DATA PROVIDED.
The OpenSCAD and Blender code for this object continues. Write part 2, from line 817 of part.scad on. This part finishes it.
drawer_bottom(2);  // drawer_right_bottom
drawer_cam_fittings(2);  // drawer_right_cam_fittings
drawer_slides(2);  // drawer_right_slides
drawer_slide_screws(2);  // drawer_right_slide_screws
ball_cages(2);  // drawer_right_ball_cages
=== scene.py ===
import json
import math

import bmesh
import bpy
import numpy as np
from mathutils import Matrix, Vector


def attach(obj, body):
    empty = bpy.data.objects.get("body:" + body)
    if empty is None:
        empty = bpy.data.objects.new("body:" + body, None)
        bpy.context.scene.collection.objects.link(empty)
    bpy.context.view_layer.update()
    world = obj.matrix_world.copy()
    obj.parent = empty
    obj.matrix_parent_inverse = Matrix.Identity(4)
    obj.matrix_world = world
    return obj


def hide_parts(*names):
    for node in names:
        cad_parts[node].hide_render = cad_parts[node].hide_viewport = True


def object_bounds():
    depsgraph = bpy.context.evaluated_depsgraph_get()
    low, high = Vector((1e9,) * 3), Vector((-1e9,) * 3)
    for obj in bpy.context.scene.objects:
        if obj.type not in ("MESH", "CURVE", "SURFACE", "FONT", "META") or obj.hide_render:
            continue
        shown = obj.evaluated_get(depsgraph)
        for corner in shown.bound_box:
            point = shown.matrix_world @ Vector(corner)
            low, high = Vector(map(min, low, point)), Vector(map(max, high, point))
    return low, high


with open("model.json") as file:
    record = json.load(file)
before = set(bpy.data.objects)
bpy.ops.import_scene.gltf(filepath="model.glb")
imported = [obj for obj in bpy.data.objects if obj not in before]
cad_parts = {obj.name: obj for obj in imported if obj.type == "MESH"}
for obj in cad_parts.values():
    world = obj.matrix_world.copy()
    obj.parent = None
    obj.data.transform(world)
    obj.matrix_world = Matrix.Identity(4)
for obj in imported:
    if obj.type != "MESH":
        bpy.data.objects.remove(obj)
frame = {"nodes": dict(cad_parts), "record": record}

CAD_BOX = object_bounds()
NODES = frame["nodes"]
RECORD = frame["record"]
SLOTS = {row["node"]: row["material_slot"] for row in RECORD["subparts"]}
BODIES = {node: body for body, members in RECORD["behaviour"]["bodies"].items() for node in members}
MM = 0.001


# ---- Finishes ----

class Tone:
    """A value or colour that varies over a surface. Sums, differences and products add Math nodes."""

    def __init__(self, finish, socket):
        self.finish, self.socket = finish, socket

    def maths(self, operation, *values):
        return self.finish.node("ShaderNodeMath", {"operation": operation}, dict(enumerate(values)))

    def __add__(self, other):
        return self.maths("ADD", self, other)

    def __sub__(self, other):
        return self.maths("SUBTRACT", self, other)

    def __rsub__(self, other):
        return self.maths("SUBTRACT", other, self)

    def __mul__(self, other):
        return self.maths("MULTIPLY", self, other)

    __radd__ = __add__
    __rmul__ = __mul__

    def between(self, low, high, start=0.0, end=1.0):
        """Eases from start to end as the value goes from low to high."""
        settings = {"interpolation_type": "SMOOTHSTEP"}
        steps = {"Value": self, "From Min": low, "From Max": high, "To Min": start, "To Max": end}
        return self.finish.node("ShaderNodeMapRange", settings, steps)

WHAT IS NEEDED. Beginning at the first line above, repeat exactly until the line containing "bpy.context.scene.collection.objects.link(empty)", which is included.

TASK RESPONSE.
The OpenSCAD and Blender code for this object continues. Write part 2, from line 817 of part.scad on. This part finishes it.
drawer_bottom(2);  // drawer_right_bottom
drawer_cam_fittings(2);  // drawer_right_cam_fittings
drawer_slides(2);  // drawer_right_slides
drawer_slide_screws(2);  // drawer_right_slide_screws
ball_cages(2);  // drawer_right_ball_cages
=== scene.py ===
import json
import math

import bmesh
import bpy
import numpy as np
from mathutils import Matrix, Vector


def attach(obj, body):
    empty = bpy.data.objects.get("body:" + body)
    if empty is None:
        empty = bpy.data.objects.new("body:" + body, None)
        bpy.context.scene.collection.objects.link(empty)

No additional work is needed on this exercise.